S.R.: Pas du tout. Avec les plans de relance, on lutte contre la crise comme si le problème était strictement conjoncturel. Mais la crise a aussi des aspects structurels – je dirais même systémiques. Il aurait fallu proposer un changement de système.
Baisse des taux d’intérêts, augmentation de la dépense publique, baisse des impôts pour les contribuables les plus démunis: ce sont des instruments de relance conjoncturelle.
Il faut s’attaquer aux structures du système capitaliste, qu’il faut changer pour éviter une nouvelle crise très prochaine. Il faut par exemple empêcher les produits financiers complexes et peu transparents d’être mis sur le marché.

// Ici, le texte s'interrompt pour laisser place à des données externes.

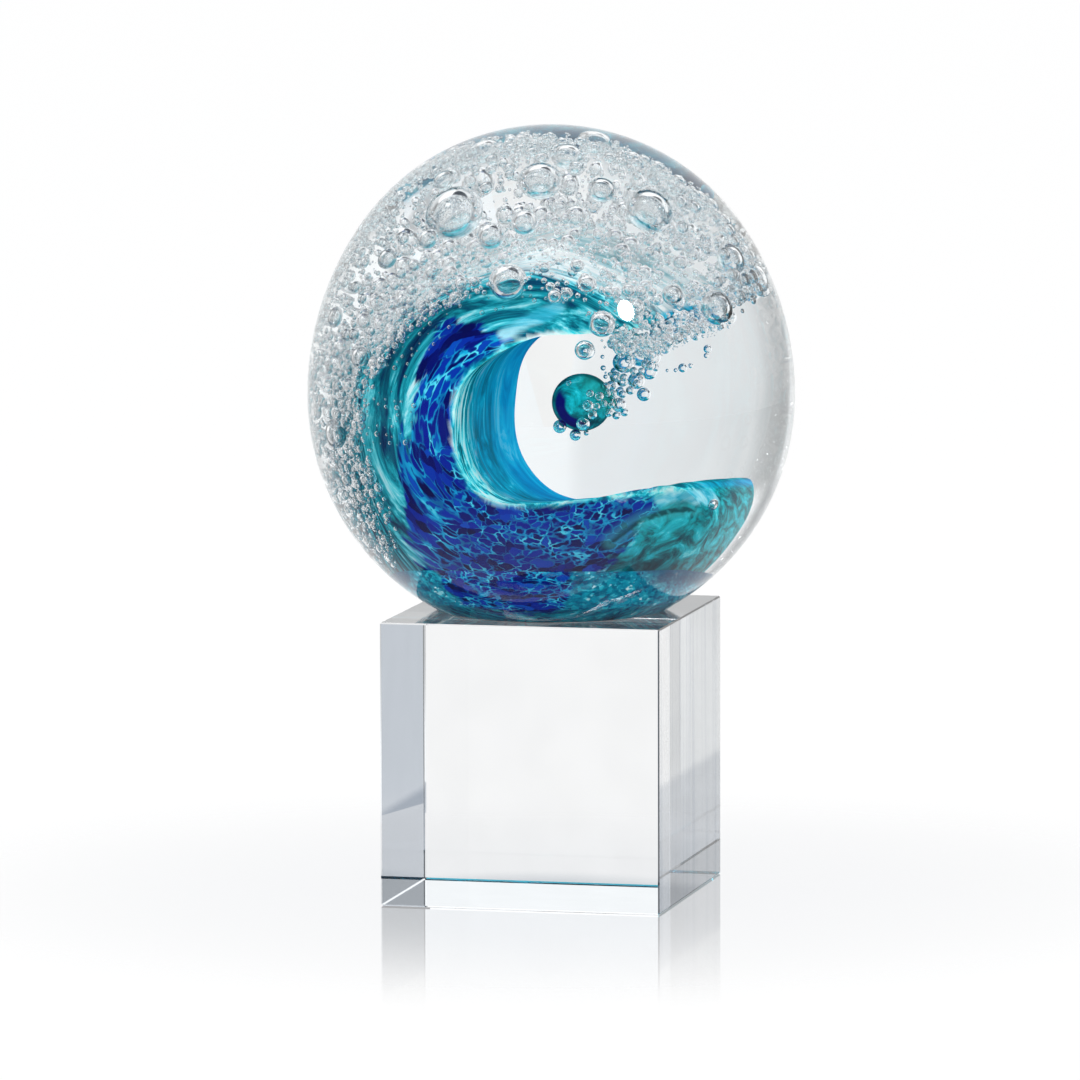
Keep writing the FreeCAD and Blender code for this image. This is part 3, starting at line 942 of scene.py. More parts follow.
    def inside_ribbon(self, points: np.ndarray) -> np.ndarray:
        """How far inside the cobalt ribbon's edge each point is, in millimetres.

        Args:
            points: Places about the globe's middle, in millimetres.

        Returns:
            Distances, negative outside the ribbon and where it has thinned out towards the crest.
        """
        edge = self.curve(self.ribbon)
        flat = points[:, [0, 2]]
        numbers, gaps = self.nearest(flat, edge)
        tangent = np.gradient(edge, axis=0)[numbers]
        away = flat - edge[numbers]
        side = np.sign(tangent[:, 0] * away[:, 1] - tangent[:, 1] * away[:, 0])
        x, y, z = points.T
        crest = np.clip(1 + x / self.crest_width, 0, 1) * (z > self.crest_foot)
        behind = np.clip(y - self.ribbon_back - z ** 2 / self.ribbon_bow, 0, None)
        return side * gaps - self.crest_thinning * crest - behind


@dataclass
class CrystalStand:
    """Crystal cube and the bond on it.

    Attributes:
        crystal: The cube's glass.
        bond: The cured adhesive.
    """

    crystal: ClearGlass = Crystal("optical crystal", 1.517, (0.99, 0.993, 0.994))
    bond: ClearGlass = ClearGlass("cured clear bond", 1.47, (0.98, 0.985, 0.98))

    def build(self) -> None:
        """Dresses the cube and the film, whose solids are right as they are."""
        for node, glass in (("crystal_cube", self.crystal), ("bond_film", self.bond)):
            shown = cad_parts[node]
            shown.data.materials.clear()
            shown.data.materials.append(glass.make())
            LOG.info("%s dressed", node)


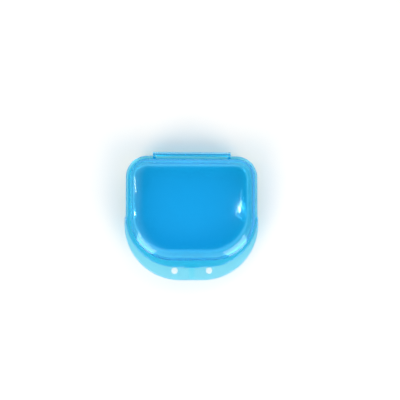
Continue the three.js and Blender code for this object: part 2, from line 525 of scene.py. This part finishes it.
def bar(name: str, radius: float, start: Spot, end: Spot, rounding: float = 0) -> bpy.types.Object:
    """Make a round bar between two spots, with rounded ends.

    Args:
        name: the new object's name.
        radius: the bar's radius.
        start: the middle of one end.
        end: the middle of the other end.
        rounding: radius of the edges of its ends.

    Returns:
        The bar.
    """
    along = Vector(end) - Vector(start)
    shape = bmesh.new()
    bmesh.ops.create_cone(
        shape,
        cap_ends=True,
        segments=BAR_SIDES,
        radius1=radius,
        radius2=radius,
        depth=along.length,
    )
    # Only the edges round the two ends have both corners at one end
    ends = [edge for edge in shape.edges if edge.verts[0].co.z * edge.verts[1].co.z > 0]
    round_edges(shape, ends, rounding, BAR_EDGE_STEPS)
    turn = Vector((0, 0, 1)).rotation_difference(along).to_matrix().to_4x4()
    middle = (Vector(start) + Vector(end)) / 2
    bmesh.ops.transform(shape, matrix=Matrix.Translation(middle) @ turn, verts=shape.verts)
    return solid(name, shape)


def edge_plate(
    skins: SkinTree, name: str, plan: Plan, bottom: float, top: float, rounding: float
) -> bpy.types.Object:
    """Make a flat plate with rounded edges, as wide as a plan.

    Args:
        skins: the tree that makes it.
        name: the new object's name.
        plan: its outline.
        bottom: height of its underside.
        top: height of its upper side.
        rounding: radius of its edges.

    Returns:
        The plate.
    """
    corners = [
        (PLATE_MARGIN, bottom, 0),
        (0, bottom, rounding),
        (0, top, rounding),
        (PLATE_MARGIN, top, 0),
    ]
    return skins.skin(name, plan, gathered(rounded_profile(corners, PLATE_STEPS)))


def inside_cutter(skins: SkinTree, inset: float, bottom: float, top: float) -> bpy.types.Object:
    """Make the cutter that keeps a plate clear of the space inside the walls.

    Args:
        skins: the tree that makes it.
        inset: how deep in the walls its sides stand.
        bottom: height of its underside.
        top: height of its upper side.

    Returns:
        The cutter.
    """
    return skins.skin("inside", WALL, gathered([(inset, bottom), (inset, top)]))


# Finishes


@dataclass(frozen=True)
class TintedPlastic:
    """Clear tinted polypropylene, injection moulded in a polished tool.

    The eye sees a glossy wall that tints what is behind it only a little. The tint grows with the
    way that light goes through the plastic, so walls seen edge-on are dark lines and stacked walls
    are deep blue. The tint of one wall is let_through, and surface_share is the part of it, for
    each colour, that the faces give and not the depth. The marks and ripple are about so many
    millimetres apart, and have so much detail.

    The last five fields stand in for light that the renderer loses or doesn't cast: the tints with
    which steep and level faces let lamps shine straight through, and the tint and the number of
    turns with which light caught in a wall comes out again.
    """

    name: str
    let_through: str = "a6ecff"
    surface_share: Colour = (0.1, 0.88, 0.9)
    clearest: float = 0.999
    wall: float = 1.2
    ior: float = 1.49
    roughness: float = 0.03
    rubbed: float = 2.5
    rubbed_range: Pair = (0.35, 0.75)
    marks: Pair = (2.5, 4.0)
    ripple: Pair = (9.0, 1.0)
    ripple_height: float = 0.15
    ripple_strength: float = 0.05
    steep_to_level: Pair = (0.2, 0.7)
    steep_shadow: Colour = (0.85, 0.79, 0.92)
    level_shadow: Colour = (0.94, 0.905, 1.0)
    caught_tint: Colour = (0.4, 0.95, 1.0)
    caught_turns: float = 2.5

    def surface_tint(self) -> tuple[float, float, float, float]:
        """Part of the tint that both faces of a wall give, however long the way through it."""
        colour = hex_to_linear(self.let_through)
        return (*(share**part for share, part in zip(colour, self.surface_share)), 1)

    def absorbed(self) -> Colour:
        """Absorption of each colour in one metre of plastic, for the rest of the tint."""
        colour = hex_to_linear(self.let_through)
        return tuple(
            -math.log(min(share, self.clearest)) * (1 - part) / (self.wall * MM)
            for share, part in zip(colour, self.surface_share)
        )

    def material(self) -> bpy.types.Material:
        """Build the material.

        Returns:
            The new material.
        """
        material = bpy.data.materials.new(self.name)
        tree = new_tree(material)
        coordinates = add_node(tree, "ShaderNodeTexCoord").outputs
        path = add_node(tree, "ShaderNodeLightPath").outputs
        # Light that has gone to and fro inside a wall comes out, as the plastic's haze lets it
        caught = add_node(
            tree,
            "ShaderNodeMath",
            {"operation": "GREATER_THAN"},
            {0: path["Glossy Depth"], 1: self.caught_turns},
        )
        way_out = add_node(
            tree, "ShaderNodeBsdfTransparent", inputs={"Color": (*self.caught_tint, 1)}
        )
        seen = add_node(
            tree,
            "ShaderNodeMixShader",
            inputs={
                0: caught.outputs[0],
                1: self._polished_skin(tree, coordinates["Object"]),
                2: way_out.outputs[0],
            },
        )
        # Lamps shine through the clear walls, so what lies under them isn't left in the dark
        from_table = add_node(
            tree,
            "ShaderNodeMath",
            {"operation": "MAXIMUM"},
            {0: path["Is Shadow Ray"], 1: path["Is Diffuse Ray"]},
        )
        surface = add_node(
            tree,
            "ShaderNodeMixShader",
            inputs={
                0: from_table.outputs[0],
                1: seen.outputs[0],
                2: self._open_way(tree, coordinates["Normal"]),
            },
        )
        add_node(
            tree,
            "ShaderNodeOutputMaterial",
            inputs={"Surface": surface.outputs[0], "Volume": self._depth_tint(tree)},
        )
        return material

    def _polished_skin(
        self, tree: bpy.types.NodeTree, position: bpy.types.NodeSocket
    ) -> bpy.types.NodeSocket:
        """Add the glossy skin, with the slow ripples of moulding and fine rubbing marks.

        Args:
            tree: the material's tree.
            position: the coordinates that the patterns follow.

        Returns:
            The shader.
        """
        ripple, marks = (
            add_node(
                tree,
                "ShaderNodeTexNoise",
                inputs={"Vector": position, "Scale": 1 / (size * MM), "Detail": detail},
            ).outputs["Fac"]
            for size, detail in (self.ripple, self.marks)
        )
        roughness = add_node(
            tree,
            "ShaderNodeMapRange",
            inputs={
                "Value": marks,
                "From Min": self.rubbed_range[0],
                "From Max": self.rubbed_range[1],
                "To Min": self.roughness,
                "To Max": self.roughness * self.rubbed,
            },
        )
        rippled = add_node(
            tree,
            "ShaderNodeBump",
            inputs={
                "Strength": self.ripple_strength,
                "Distance": self.ripple_height * MM,
                "Height": ripple,
            },
        )
        shader = add_node(
            tree,
            "ShaderNodeBsdfPrincipled",
            inputs={
                "Base Color": self.surface_tint(),
                "IOR": self.ior,
                "Transmission Weight": 1.0,
                "Roughness": roughness.outputs[0],
                "Normal": rippled.outputs[0],
            },
        )
        return shader.outputs[0]

    def _open_way(
        self, tree: bpy.types.NodeTree, normal: bpy.types.NodeSocket
    ) -> bpy.types.NodeSocket:
        """Add the tint with which a face lets lamps shine straight through.

        Args:
            tree: the material's tree.
            normal: the direction of the face.

        Returns:
            The shader.
        """
        upright = add_node(tree, "ShaderNodeSeparateXYZ", inputs={0: normal}).outputs["Z"]
        level = add_node(tree, "ShaderNodeMath", {"operation": "ABSOLUTE"}, {0: upright})
        eased = add_node(
            tree,
            "ShaderNodeMapRange",
            inputs={
                "Value": level.outputs[0],
                "From Min": self.steep_to_level[0],
                "From Max": self.steep_to_level[1],
            },
        )
        # Inputs 6 and 7 of the node are its two colours, and output 2 is the colour between them
        tint = add_node(
            tree,
            "ShaderNodeMix",
            {"data_type": "RGBA"},
            {0: eased.outputs[0], 6: (*self.steep_shadow, 1), 7: (*self.level_shadow, 1)},
        )
        return add_node(
            tree, "ShaderNodeBsdfTransparent", inputs={"Color": tint.outputs[2]}
        ).outputs[0]

    def _depth_tint(self, tree: bpy.types.NodeTree) -> bpy.types.NodeSocket:
        """Add the tint that grows with the way through the plastic.

        Args:
            tree: the material's tree.

        Returns:
            The volume shader.
        """
        taken = self.absorbed()
        most = max(taken)
        inside = add_node(
            tree,
            "ShaderNodeVolumeAbsorption",
            inputs={"Color": (*(1 - share / most for share in taken), 1), "Density": most},
        )
        return inside.outputs[0]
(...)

Interview swissinfo, Pierre-François Besson
3e. Après un premier sommet en novembre à Washington et celui de Londres, le G20 se réunira de nouveau en septembre prochain à New York, juste après l’assemblée générale annuelle des Nations unies.
Dialogue. Créé en 1999 après les crises asiatique et russe, le G20 se présente comme une plate-forme de dialogue entre pays développés et émergents, au service de la stabilité de l’économie mondiale.
Renforcé. Son rôle est renforcé depuis le déclenchement de la crise financière et économique. Cette année, la présidence tournante est tenue par le Royaume-Uni.
Etats membres. Le G20 est composé de l’Afrique du sud, l’Allemagne, l’Arabie Saoudite, l’Argentine, l’Australie, le Brésil, le Canada, la Chine, la Corée du sud, les Etats-Unis, la France, l’Inde, l’Indonésie, l’Italie, le Japon, le Mexique, le Royaume-Uni, la Russie et la Turquie.
Plus un. Le 20ème membre du club est formé par le FMI, la Banque mondiale et la Banque centrale européenne.